In spiral tomography, the mean value of differences (MD) in measurements of the bone height has been reported in a range of ±1 mm[811-14] and ±2.5 mm.[15] Estimating the height of bone we found the results of standard tomography (MD: 0.9 mm) less accurate than those of tomography with tilted mandible (MD: 0.6 mm). Perhaps tilting the mandible eliminates the shadow of ramus from the image of the crest which makes it sharper and lets it be measured more accurately; this is the probable reason of the difference between two methods.

To improve the quality of images and views of mandibular canal, Dalili suggested to have the lower border of mandibule horizontal.[29] Naitoh studied the effect of the angle of the objective plane on the quality of image of linear tomography and suggested a range of 4.2° (2.5 to -1.7). This small range of angle mentioned the importance of the correct positioning.[19] Dabbaghi et al., who had studied the role of mandibular rotation for ±10° on the quality of images of spiral tomography, suggested the zero angle (factory suggested position) and because of significant differences, the researcher rejected the negative angles.[20]

Estimating the buccolingual thicknesses of bone at the half-height point we found the standard tomography (MD: 0.3 mm) more accurate than tomography with tilted mandible (MD: 0.67 mm). Apparently, transferring the shadow of ramus to the mandibular external border by tilting the mandible and consequently reduced sharpness of this region makes it difficult to estimate the thickness of bone.

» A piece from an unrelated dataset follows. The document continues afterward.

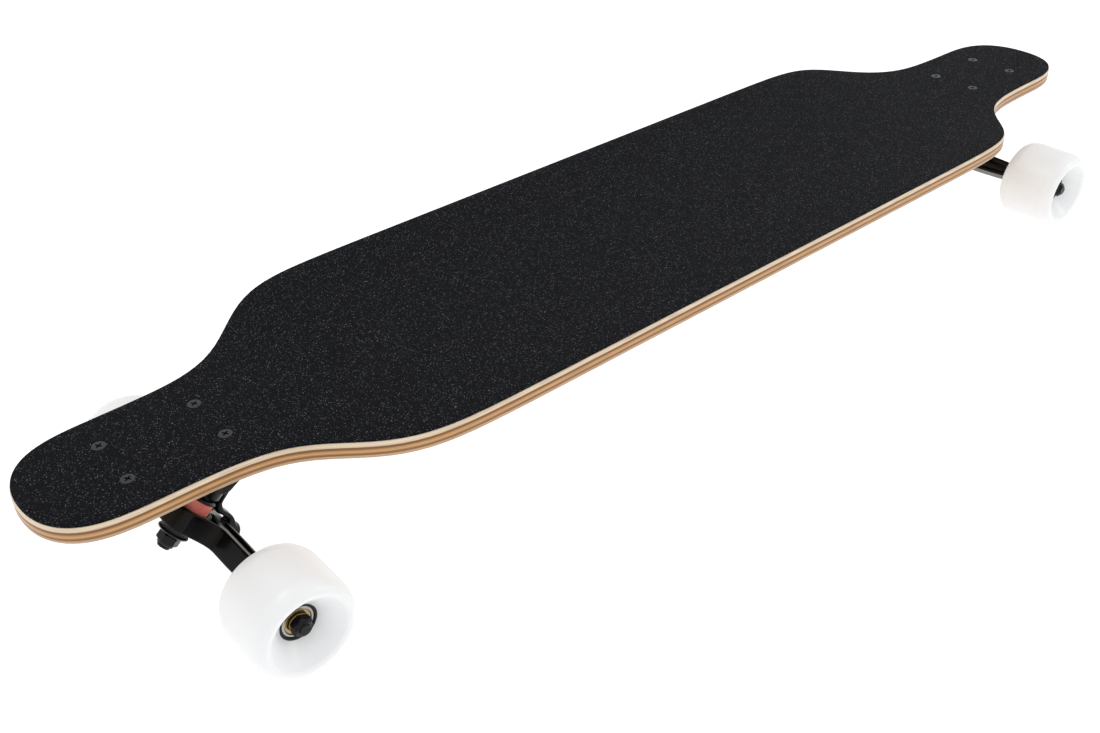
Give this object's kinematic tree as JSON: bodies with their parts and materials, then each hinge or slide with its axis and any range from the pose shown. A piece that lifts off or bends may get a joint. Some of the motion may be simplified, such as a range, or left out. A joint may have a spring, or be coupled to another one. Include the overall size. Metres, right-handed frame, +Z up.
{
  "type": "longboard",
  "caption": "Top-mount cutaway longboard: plied wooden deck with grip tape, sprung reverse-kingpin trucks that steer as it leans, and dished white urethane wheels.",
  "frame": {"origin": "on the ground under the middle of the deck", "axes": "+X towards the front tip, +Y to the rider's left, +Z up"},
  "size_m": [1.044, 0.2594, 0.1218],
  "materials": {
    "maple_plies": "clear lacquered, sanded rail showing eight plies",
    "grip_tape": "coarse black abrasive grit",
    "black_casting": "gloss black powder coat",
    "black_steel": "black oxide",
    "zinc_steel": "yellow passivated zinc",
    "bearing_steel": "ground bearing race with a pressed shield",
    "pink_urethane": "cast translucent urethane",
    "black_urethane": "cast urethane",
    "white_urethane": "cast urethane, satin tread and glossy lips"
  },
  "bodies": {
    "deck": {"deck": "maple_plies", "grip_tape": "grip_tape", "front_deck_bolt_1": "black_steel", "front_lock_nut_1": "black_steel", "front_deck_bolt_2": "black_steel", "front_lock_nut_2": "black_steel", "front_deck_bolt_3": "black_steel", "front_lock_nut_3": "black_steel", "front_deck_bolt_4": "black_steel", "front_lock_nut_4": "black_steel", "front_baseplate": "black_casting", "front_pivot_cup": "black_urethane", "front_kingpin": "black_steel", "front_kingpin_nut": "black_steel", "front_boardside_washer": "black_steel", "front_roadside_washer": "black_steel", "front_boardside_bushing": "pink_urethane", "front_roadside_bushing": "black_urethane", "rear_deck_bolt_1": "black_steel", "rear_lock_nut_1": "black_steel", "rear_deck_bolt_2": "black_steel", "rear_lock_nut_2": "black_steel", "rear_deck_bolt_3": "black_steel", "rear_lock_nut_3": "black_steel", "rear_deck_bolt_4": "black_steel", "rear_lock_nut_4": "black_steel", "rear_baseplate": "black_casting", "rear_pivot_cup": "black_urethane", "rear_kingpin": "black_steel", "rear_kingpin_nut": "black_steel", "rear_boardside_washer": "black_steel", "rear_roadside_washer": "black_steel", "rear_boardside_bushing": "pink_urethane", "rear_roadside_bushing": "black_urethane"},
    "front_hanger": {"front_hanger": "black_casting", "front_axle": "black_steel", "front_left_bearing_sleeve": "zinc_steel", "front_left_axle_nut": "black_steel", "front_right_bearing_sleeve": "zinc_steel", "front_right_axle_nut": "black_steel"},
    "front_left_wheel": {"front_left_wheel": "white_urethane", "front_left_inboard_bearing": "bearing_steel", "front_left_outboard_bearing": "bearing_steel"},
    "front_right_wheel": {"front_right_wheel": "white_urethane", "front_right_inboard_bearing": "bearing_steel", "front_right_outboard_bearing": "bearing_steel"},
    "rear_hanger": {"rear_hanger": "black_casting", "rear_axle": "black_steel", "rear_left_bearing_sleeve": "zinc_steel", "rear_left_axle_nut": "black_steel", "rear_right_bearing_sleeve": "zinc_steel", "rear_right_axle_nut": "black_steel"},
    "rear_left_wheel": {"rear_left_wheel": "white_urethane", "rear_left_inboard_bearing": "bearing_steel", "rear_left_outboard_bearing": "bearing_steel"},
    "rear_right_wheel": {"rear_right_wheel": "white_urethane", "rear_right_inboard_bearing": "bearing_steel", "rear_right_outboard_bearing": "bearing_steel"}
  },
  "joints": [
    {"name": "front_steer", "type": "hinge", "parent": "deck", "child": "front_hanger", "pos_m": [0.43045, 0, 0.0508], "axis": [0.6428, 0, 0.766], "range_deg": [-15, 15], "stiffness_Nm_per_rad": 45, "deforming": ["front_boardside_bushing", "front_roadside_bushing"]},
    {"name": "rear_steer", "type": "hinge", "parent": "deck", "child": "rear_hanger", "pos_m": [-0.43045, 0, 0.0508], "axis": [-0.6428, 0, 0.766], "range_deg": [-15, 15], "stiffness_Nm_per_rad": 45, "deforming": ["rear_boardside_bushing", "rear_roadside_bushing"]},
    {"name": "front_left_wheel_spin", "type": "hinge", "parent": "front_hanger", "child": "front_left_wheel", "pos_m": [0.41755, 0.1027, 0.035], "axis": [0, 1, 0], "continuous": true},
    {"name": "front_right_wheel_spin", "type": "hinge", "parent": "front_hanger", "child": "front_right_wheel", "pos_m": [0.41755, -0.1027, 0.035], "axis": [0, 1, 0], "continuous": true},
    {"name": "rear_left_wheel_spin", "type": "hinge", "parent": "rear_hanger", "child": "rear_left_wheel", "pos_m": [-0.41755, 0.1027, 0.035], "axis": [0, 1, 0], "continuous": true},
    {"name": "rear_right_wheel_spin", "type": "hinge", "parent": "rear_hanger", "child": "rear_right_wheel", "pos_m": [-0.41755, -0.1027, 0.035], "axis": [0, 1, 0], "continuous": true}
  ]
}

In the case of the sharpness of the mandibular canal images Serhal believes that the cross-sectional images of the second and third molar regions can be distorted and be more oval rather than circular because of the patient's bad position.[10]

We found no significant difference between the sharpness of canal in two tomographic methods, although in 60% of tilted and 35% of standard tomographic images, the contour of canals were completely sharp, which is also explicable with the hypothesis of eliminating the shadow of ramus from the region. Therefore further studies with more samples are suggested.

CONCLUSION

Finally, it can be concluded that 8° buccal tilt of mandible, seemingly by eliminating the shadow of ramus, improves the estimation of the bone height and sharpness of the image of mandibular canal, but it is not helpful in estimating the bone thickness. In other words, buccal tilt is recommended when accurate bone height estimating is more important but routine standard tomography is preferred when the bone thickness is requested.